___ Entries supplied
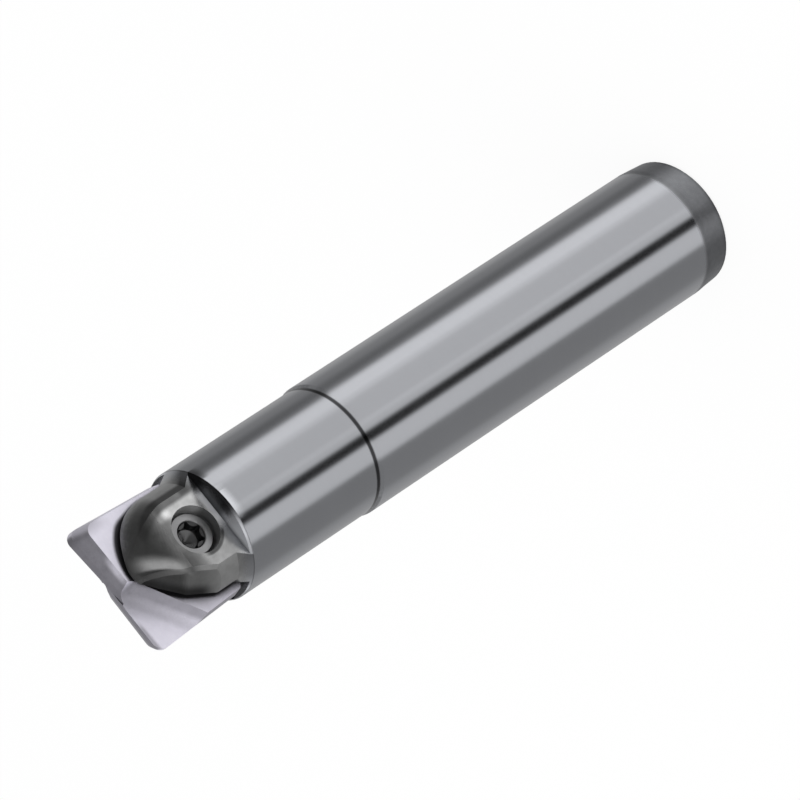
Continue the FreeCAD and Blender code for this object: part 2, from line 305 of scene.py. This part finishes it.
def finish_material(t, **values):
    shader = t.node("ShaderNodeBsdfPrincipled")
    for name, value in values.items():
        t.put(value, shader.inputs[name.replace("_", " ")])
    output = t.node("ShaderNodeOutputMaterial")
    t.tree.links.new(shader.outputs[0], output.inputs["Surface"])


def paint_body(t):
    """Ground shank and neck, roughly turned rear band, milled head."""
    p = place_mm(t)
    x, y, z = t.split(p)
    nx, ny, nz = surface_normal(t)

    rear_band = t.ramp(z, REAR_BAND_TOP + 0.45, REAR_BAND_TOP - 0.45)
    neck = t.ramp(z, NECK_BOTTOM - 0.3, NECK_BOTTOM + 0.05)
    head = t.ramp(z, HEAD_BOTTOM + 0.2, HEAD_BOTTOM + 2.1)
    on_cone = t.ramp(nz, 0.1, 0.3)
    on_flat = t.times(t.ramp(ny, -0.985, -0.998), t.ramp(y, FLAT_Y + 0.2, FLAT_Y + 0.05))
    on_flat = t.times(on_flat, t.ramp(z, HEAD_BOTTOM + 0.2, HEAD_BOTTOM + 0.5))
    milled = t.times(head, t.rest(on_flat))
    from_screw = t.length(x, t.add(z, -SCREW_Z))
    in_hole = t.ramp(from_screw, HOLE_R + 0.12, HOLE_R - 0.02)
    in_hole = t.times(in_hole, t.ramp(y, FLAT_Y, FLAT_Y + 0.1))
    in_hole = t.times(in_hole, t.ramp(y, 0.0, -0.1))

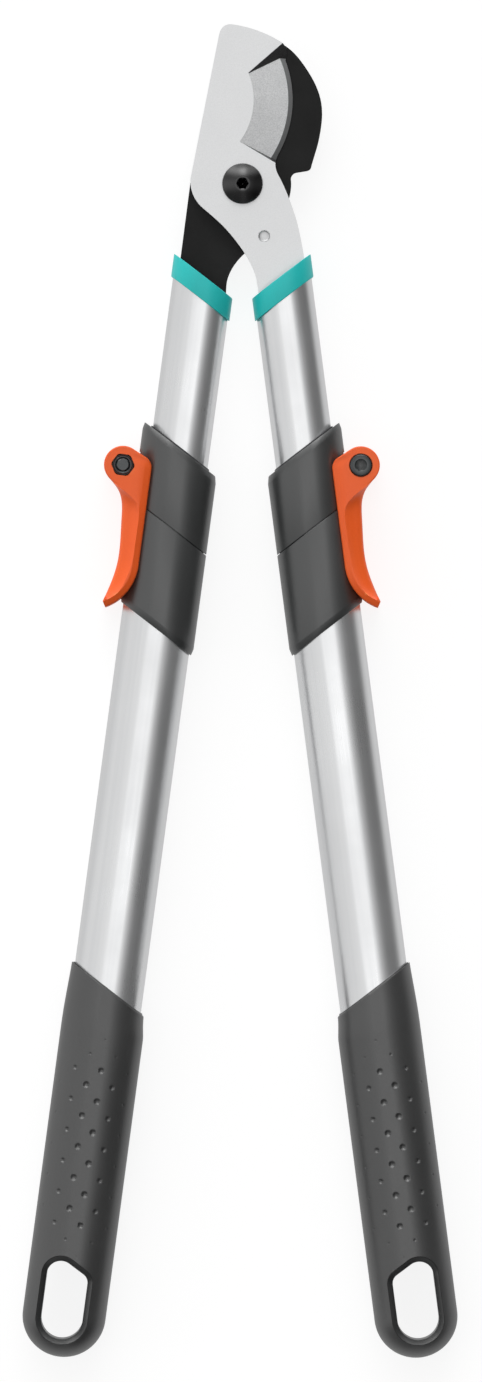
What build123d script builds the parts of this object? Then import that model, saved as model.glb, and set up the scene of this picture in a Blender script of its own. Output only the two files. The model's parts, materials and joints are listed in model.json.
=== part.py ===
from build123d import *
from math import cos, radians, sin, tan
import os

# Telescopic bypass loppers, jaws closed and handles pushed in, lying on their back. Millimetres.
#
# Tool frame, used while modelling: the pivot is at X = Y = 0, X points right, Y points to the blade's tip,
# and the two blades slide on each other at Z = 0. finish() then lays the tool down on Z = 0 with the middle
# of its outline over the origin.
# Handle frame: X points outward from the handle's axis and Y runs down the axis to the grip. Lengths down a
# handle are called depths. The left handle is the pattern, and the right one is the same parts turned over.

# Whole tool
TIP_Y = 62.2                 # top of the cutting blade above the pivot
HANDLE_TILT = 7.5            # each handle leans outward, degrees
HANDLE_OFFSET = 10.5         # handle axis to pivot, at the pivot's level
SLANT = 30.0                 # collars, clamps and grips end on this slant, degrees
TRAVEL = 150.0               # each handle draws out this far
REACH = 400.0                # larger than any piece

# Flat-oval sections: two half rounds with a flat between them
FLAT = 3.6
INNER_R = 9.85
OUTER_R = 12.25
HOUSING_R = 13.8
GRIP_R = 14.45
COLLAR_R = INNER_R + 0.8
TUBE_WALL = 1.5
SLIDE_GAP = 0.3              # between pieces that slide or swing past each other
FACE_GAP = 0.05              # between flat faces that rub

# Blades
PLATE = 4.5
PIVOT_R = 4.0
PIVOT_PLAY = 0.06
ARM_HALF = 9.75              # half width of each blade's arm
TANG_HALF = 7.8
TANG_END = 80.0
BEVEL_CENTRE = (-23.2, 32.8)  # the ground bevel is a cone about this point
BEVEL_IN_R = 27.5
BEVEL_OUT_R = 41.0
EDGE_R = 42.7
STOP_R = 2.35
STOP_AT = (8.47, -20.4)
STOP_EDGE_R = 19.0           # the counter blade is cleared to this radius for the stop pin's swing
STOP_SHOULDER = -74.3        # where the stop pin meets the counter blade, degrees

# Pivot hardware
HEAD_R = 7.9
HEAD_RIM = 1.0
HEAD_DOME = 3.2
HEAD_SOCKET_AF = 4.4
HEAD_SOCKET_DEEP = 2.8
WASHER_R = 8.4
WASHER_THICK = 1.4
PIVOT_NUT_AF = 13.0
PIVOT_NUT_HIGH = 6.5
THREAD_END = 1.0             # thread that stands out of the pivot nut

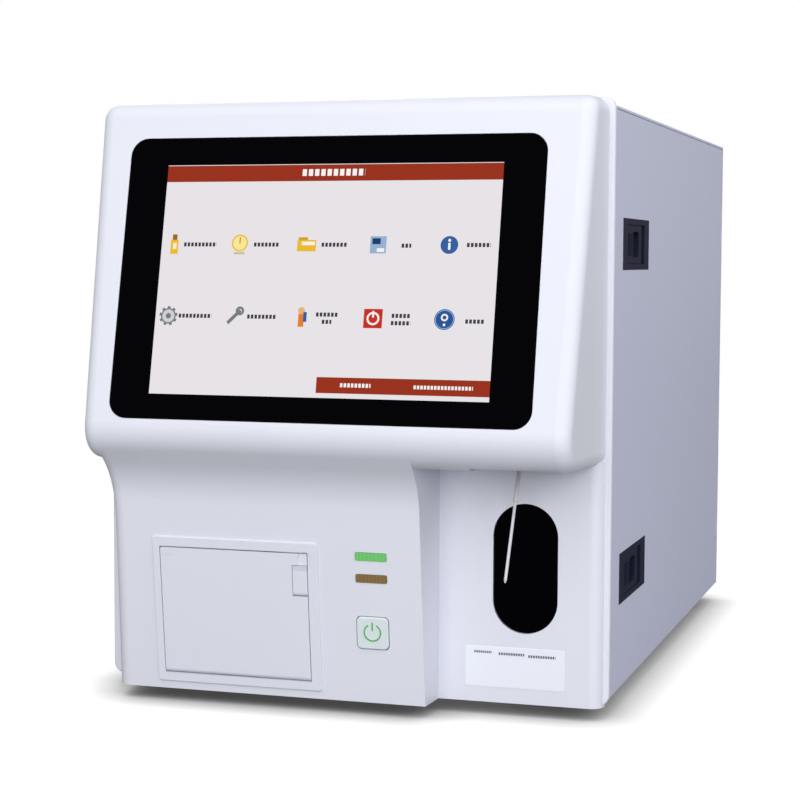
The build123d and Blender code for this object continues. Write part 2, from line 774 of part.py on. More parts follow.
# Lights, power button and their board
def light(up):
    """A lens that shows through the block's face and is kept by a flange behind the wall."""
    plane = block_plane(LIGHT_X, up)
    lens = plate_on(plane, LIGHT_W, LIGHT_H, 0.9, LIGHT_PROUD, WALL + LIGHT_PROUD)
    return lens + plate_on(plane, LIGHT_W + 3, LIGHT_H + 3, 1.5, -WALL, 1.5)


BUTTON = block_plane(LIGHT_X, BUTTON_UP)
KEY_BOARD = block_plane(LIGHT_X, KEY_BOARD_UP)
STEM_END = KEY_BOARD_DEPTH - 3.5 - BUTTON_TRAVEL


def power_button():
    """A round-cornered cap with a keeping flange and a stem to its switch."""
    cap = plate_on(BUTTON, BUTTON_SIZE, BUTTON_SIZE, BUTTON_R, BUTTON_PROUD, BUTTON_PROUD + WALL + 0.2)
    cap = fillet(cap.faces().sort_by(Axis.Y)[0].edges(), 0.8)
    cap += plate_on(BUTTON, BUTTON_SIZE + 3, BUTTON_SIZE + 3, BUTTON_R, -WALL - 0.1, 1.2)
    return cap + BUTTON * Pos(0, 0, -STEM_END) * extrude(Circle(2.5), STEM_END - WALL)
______
*Challenge*
Only the lines from the beginning of the material above through the line with "nx, ny, nz = surface_normal(t)" are wanted; extract them exactly.

*Solution to the problem*
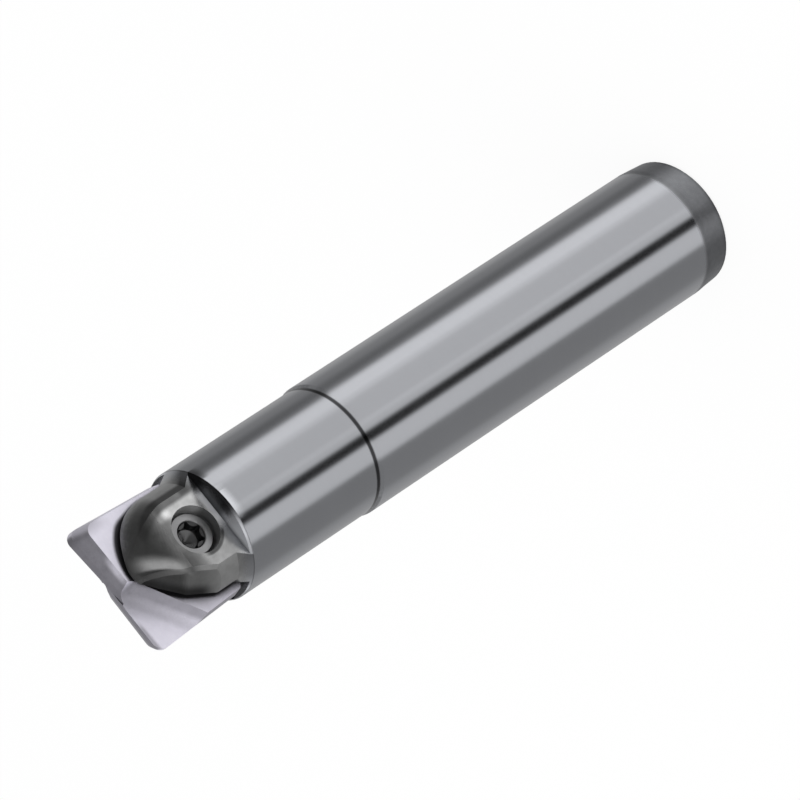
Continue the FreeCAD and Blender code for this object: part 2, from line 305 of scene.py. This part finishes it.
def finish_material(t, **values):
    shader = t.node("ShaderNodeBsdfPrincipled")
    for name, value in values.items():
        t.put(value, shader.inputs[name.replace("_", " ")])
    output = t.node("ShaderNodeOutputMaterial")
    t.tree.links.new(shader.outputs[0], output.inputs["Surface"])


def paint_body(t):
    """Ground shank and neck, roughly turned rear band, milled head."""
    p = place_mm(t)
    x, y, z = t.split(p)
    nx, ny, nz = surface_normal(t)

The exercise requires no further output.